> Working data
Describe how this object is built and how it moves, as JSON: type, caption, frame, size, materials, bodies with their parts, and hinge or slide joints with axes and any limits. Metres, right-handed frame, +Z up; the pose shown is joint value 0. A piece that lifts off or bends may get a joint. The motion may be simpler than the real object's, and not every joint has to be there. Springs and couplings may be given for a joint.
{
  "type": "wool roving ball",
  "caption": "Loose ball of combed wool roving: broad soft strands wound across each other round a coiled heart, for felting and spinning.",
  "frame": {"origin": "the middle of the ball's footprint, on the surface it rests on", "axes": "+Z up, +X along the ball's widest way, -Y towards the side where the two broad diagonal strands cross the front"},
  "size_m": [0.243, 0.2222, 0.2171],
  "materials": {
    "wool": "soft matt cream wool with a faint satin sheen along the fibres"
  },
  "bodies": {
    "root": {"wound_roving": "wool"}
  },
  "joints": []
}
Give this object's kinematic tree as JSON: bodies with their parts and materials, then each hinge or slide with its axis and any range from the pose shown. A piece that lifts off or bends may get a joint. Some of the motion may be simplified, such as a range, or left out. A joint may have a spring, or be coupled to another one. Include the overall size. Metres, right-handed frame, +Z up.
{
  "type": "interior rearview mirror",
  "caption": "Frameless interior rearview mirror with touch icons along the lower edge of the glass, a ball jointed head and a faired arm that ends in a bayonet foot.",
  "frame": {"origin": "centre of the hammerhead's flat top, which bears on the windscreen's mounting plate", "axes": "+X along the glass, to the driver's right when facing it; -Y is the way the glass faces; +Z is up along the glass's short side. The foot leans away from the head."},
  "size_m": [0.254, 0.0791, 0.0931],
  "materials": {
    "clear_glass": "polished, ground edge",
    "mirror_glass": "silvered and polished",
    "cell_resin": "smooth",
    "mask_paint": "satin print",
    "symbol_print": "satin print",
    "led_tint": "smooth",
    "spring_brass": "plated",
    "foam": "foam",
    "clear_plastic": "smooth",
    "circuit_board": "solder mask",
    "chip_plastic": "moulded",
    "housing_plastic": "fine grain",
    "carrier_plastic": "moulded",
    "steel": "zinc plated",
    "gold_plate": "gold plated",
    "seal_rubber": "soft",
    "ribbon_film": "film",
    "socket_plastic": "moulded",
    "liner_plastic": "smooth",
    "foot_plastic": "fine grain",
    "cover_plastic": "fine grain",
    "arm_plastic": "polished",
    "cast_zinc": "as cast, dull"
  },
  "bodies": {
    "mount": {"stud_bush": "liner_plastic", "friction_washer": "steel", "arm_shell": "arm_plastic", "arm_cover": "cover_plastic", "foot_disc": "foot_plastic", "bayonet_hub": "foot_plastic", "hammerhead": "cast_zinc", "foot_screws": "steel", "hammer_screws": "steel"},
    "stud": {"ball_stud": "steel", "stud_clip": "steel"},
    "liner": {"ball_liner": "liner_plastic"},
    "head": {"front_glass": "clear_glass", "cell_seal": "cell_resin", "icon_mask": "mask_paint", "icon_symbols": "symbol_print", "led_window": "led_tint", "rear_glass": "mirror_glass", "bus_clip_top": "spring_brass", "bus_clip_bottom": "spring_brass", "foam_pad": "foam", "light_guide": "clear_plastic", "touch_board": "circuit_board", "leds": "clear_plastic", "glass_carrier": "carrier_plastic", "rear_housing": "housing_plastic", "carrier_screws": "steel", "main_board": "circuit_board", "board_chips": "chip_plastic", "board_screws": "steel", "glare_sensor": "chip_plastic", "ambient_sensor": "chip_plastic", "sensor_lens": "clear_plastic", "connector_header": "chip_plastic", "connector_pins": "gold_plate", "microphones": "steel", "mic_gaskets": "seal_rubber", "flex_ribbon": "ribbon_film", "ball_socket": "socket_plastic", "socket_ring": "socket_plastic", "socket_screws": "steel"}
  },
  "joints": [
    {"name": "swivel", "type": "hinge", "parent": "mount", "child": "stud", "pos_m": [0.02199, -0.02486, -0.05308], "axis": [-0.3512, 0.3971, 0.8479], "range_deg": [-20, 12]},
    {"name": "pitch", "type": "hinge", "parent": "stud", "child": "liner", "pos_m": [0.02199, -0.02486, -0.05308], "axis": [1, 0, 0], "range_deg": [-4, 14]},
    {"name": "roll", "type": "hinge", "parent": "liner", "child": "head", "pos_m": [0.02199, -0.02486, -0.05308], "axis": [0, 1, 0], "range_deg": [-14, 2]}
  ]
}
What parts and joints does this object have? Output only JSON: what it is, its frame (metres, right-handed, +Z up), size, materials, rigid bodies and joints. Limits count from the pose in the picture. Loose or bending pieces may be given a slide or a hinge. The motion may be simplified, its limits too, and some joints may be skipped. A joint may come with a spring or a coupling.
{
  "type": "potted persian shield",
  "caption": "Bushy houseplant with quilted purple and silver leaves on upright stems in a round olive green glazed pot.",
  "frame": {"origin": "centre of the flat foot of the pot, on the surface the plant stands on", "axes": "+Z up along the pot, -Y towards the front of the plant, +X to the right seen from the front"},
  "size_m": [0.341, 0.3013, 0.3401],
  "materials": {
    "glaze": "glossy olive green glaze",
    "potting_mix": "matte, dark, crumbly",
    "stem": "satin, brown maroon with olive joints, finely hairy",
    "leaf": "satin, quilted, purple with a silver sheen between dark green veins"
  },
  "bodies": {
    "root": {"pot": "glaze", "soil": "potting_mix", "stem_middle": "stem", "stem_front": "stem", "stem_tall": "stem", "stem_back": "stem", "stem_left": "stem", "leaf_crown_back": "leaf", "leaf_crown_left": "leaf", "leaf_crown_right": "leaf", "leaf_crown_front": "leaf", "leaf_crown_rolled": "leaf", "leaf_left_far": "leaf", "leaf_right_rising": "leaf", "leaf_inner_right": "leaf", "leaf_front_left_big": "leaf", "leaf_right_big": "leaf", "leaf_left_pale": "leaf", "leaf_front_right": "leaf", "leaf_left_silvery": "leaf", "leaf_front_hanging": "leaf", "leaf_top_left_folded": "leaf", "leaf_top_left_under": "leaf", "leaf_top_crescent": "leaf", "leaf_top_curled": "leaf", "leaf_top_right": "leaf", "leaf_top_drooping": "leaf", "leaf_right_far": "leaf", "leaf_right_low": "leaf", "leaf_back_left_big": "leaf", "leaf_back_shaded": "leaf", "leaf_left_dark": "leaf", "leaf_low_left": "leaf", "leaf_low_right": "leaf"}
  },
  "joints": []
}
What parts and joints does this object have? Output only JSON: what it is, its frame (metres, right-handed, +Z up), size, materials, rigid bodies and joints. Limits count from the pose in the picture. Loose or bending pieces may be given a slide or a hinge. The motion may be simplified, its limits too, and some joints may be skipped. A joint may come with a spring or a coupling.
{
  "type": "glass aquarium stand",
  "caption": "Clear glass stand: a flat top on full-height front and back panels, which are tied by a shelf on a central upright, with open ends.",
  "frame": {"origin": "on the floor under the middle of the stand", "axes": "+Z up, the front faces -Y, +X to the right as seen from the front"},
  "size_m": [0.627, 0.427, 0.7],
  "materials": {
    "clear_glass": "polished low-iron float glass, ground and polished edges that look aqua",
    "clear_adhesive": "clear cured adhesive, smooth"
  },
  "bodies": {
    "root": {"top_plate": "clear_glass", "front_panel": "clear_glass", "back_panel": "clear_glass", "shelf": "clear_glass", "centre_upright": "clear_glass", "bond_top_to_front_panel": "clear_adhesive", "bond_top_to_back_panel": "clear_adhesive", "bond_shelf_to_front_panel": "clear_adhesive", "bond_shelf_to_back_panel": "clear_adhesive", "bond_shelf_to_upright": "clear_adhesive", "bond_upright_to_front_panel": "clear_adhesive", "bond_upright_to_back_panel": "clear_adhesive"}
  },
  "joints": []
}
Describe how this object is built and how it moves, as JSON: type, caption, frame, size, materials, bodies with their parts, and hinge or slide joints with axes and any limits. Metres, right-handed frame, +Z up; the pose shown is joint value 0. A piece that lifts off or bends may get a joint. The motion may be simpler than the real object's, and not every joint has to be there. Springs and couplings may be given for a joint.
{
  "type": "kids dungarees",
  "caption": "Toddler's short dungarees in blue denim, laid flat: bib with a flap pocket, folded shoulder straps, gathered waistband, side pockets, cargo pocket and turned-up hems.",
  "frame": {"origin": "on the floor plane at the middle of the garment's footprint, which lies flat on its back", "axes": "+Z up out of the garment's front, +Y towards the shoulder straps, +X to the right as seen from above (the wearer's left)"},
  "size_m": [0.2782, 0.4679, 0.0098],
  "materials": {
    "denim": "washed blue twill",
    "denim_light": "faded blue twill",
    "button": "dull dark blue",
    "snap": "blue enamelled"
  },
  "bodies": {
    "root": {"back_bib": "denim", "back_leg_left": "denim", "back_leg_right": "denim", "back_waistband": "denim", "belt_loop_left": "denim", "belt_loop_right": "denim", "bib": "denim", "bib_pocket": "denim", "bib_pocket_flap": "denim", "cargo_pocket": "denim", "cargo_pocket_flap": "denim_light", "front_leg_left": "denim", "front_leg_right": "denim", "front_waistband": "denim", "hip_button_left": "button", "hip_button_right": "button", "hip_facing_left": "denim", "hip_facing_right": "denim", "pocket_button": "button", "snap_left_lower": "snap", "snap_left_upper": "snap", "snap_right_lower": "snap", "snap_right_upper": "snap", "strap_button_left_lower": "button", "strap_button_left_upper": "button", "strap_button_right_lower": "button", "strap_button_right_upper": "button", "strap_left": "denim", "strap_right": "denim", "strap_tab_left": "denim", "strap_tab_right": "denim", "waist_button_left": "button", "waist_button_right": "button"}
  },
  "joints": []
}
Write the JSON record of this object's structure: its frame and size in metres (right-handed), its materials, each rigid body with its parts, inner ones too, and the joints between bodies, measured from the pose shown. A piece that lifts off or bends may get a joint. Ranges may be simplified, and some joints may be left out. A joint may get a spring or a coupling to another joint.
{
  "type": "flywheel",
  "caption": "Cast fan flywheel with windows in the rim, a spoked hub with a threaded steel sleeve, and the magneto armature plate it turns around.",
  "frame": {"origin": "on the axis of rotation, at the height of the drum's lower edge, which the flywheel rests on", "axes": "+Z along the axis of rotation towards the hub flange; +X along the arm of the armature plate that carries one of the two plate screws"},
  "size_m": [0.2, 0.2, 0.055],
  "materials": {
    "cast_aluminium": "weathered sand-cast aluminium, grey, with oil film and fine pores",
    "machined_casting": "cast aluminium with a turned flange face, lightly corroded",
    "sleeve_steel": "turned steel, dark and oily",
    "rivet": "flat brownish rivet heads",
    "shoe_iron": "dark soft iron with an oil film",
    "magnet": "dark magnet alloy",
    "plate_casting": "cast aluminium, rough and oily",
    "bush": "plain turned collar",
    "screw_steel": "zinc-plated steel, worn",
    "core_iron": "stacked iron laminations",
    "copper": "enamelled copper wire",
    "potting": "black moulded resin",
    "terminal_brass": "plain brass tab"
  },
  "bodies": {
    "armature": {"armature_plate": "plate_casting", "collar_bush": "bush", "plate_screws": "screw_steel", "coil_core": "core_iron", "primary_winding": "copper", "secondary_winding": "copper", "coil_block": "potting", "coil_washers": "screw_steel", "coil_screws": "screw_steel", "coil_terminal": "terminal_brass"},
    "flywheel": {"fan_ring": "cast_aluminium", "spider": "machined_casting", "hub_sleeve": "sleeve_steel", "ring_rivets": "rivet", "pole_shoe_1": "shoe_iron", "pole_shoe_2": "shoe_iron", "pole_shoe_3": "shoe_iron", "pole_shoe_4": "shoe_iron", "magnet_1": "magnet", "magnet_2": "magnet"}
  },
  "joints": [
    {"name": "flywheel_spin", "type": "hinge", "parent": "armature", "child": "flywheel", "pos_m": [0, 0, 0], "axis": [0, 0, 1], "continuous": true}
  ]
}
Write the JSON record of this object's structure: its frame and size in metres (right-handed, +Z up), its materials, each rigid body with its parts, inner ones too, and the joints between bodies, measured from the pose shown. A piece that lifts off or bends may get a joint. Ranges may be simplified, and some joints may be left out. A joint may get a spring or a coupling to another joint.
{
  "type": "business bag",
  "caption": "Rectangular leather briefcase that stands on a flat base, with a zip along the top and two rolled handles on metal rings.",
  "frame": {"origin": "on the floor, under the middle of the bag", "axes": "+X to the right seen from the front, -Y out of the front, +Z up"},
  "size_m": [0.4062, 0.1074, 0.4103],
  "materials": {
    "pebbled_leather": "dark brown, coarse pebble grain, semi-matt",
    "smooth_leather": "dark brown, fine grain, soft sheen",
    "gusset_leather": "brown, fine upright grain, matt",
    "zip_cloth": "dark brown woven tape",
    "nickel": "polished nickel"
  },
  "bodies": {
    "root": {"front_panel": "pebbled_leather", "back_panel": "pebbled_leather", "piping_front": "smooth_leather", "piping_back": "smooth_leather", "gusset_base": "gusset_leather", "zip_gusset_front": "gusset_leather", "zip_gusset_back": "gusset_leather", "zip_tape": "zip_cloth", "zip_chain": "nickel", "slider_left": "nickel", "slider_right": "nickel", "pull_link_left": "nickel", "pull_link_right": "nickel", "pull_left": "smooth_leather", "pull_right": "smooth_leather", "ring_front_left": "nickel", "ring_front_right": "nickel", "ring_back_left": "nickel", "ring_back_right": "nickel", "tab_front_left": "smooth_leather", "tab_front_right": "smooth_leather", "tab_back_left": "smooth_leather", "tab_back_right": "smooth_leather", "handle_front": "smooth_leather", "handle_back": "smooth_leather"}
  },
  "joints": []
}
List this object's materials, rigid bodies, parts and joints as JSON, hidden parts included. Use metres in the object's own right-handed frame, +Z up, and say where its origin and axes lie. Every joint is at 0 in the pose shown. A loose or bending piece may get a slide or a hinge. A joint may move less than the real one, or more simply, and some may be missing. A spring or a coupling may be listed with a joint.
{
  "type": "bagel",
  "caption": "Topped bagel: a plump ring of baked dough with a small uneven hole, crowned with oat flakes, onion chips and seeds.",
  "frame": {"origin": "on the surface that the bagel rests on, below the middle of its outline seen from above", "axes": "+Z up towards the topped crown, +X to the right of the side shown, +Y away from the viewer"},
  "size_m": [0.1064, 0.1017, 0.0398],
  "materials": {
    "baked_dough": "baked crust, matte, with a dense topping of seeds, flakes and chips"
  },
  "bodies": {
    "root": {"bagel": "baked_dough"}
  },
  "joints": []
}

> What the task requires
Show all lines from the listing above in which "structure" appears.

> Final answer
Write the JSON record of this object's structure: its frame and size in metres (right-handed), its materials, each rigid body with its parts, inner ones too, and the joints between bodies, measured from the pose shown. A piece that lifts off or bends may get a joint. Ranges may be simplified, and some joints may be left out. A joint may get a spring or a coupling to another joint.
Write the JSON record of this object's structure: its frame and size in metres (right-handed, +Z up), its materials, each rigid body with its parts, inner ones too, and the joints between bodies, measured from the pose shown. A piece that lifts off or bends may get a joint. Ranges may be simplified, and some joints may be left out. A joint may get a spring or a coupling to another joint.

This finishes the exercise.